## Goal of the exercise
Your task is to output the entries below word for word.

## Input for this task
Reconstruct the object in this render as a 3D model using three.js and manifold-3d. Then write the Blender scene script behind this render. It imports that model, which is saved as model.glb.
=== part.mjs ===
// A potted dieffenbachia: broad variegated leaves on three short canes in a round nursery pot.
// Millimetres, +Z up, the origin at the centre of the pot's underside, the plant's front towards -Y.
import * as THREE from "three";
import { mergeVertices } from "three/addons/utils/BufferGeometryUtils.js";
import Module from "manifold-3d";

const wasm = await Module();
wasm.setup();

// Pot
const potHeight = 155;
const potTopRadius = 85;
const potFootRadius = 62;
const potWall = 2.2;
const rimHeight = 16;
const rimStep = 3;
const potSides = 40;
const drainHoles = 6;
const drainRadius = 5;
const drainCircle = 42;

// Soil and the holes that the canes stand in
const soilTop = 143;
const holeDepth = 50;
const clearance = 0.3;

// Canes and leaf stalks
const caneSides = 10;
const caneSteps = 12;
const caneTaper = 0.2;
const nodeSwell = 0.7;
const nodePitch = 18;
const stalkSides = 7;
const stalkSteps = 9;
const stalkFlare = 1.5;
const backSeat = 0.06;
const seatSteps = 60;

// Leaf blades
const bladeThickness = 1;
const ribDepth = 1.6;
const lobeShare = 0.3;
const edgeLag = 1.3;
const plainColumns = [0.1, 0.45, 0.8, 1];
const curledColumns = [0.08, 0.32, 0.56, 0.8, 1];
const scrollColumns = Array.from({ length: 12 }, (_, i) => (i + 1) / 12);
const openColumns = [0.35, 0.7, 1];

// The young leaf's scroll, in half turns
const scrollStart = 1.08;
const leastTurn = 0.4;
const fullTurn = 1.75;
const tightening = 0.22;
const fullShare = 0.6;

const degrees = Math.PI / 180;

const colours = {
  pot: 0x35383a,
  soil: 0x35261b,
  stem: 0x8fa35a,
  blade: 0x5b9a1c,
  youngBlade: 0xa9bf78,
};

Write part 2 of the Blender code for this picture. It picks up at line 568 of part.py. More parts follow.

## Result of the task
Reconstruct the object in this render as a 3D model using three.js and manifold-3d. Then write the Blender scene script behind this render. It imports that model, which is saved as model.glb.
=== part.mjs ===
// A potted dieffenbachia: broad variegated leaves on three short canes in a round nursery pot.
// Millimetres, +Z up, the origin at the centre of the pot's underside, the plant's front towards -Y.
import * as THREE from "three";
import { mergeVertices } from "three/addons/utils/BufferGeometryUtils.js";
import Module from "manifold-3d";

const wasm = await Module();
wasm.setup();

// Pot
const potHeight = 155;
const potTopRadius = 85;
const potFootRadius = 62;
const potWall = 2.2;
const rimHeight = 16;
const rimStep = 3;
const potSides = 40;
const drainHoles = 6;
const drainRadius = 5;
const drainCircle = 42;

// Soil and the holes that the canes stand in
const soilTop = 143;
const holeDepth = 50;
const clearance = 0.3;

// Canes and leaf stalks
const caneSides = 10;
const caneSteps = 12;
const caneTaper = 0.2;
const nodeSwell = 0.7;
const nodePitch = 18;
const stalkSides = 7;
const stalkSteps = 9;
const stalkFlare = 1.5;
const backSeat = 0.06;
const seatSteps = 60;

// Leaf blades
const bladeThickness = 1;
const ribDepth = 1.6;
const lobeShare = 0.3;
const edgeLag = 1.3;
const plainColumns = [0.1, 0.45, 0.8, 1];
const curledColumns = [0.08, 0.32, 0.56, 0.8, 1];
const scrollColumns = Array.from({ length: 12 }, (_, i) => (i + 1) / 12);
const openColumns = [0.35, 0.7, 1];

// The young leaf's scroll, in half turns
const scrollStart = 1.08;
const leastTurn = 0.4;
const fullTurn = 1.75;
const tightening = 0.22;
const fullShare = 0.6;

const degrees = Math.PI / 180;

const colours = {
  pot: 0x35383a,
  soil: 0x35261b,
  stem: 0x8fa35a,
  blade: 0x5b9a1c,
  youngBlade: 0xa9bf78,
};

Write part 2 of the Blender code for this picture. It picks up at line 568 of part.py. More parts follow.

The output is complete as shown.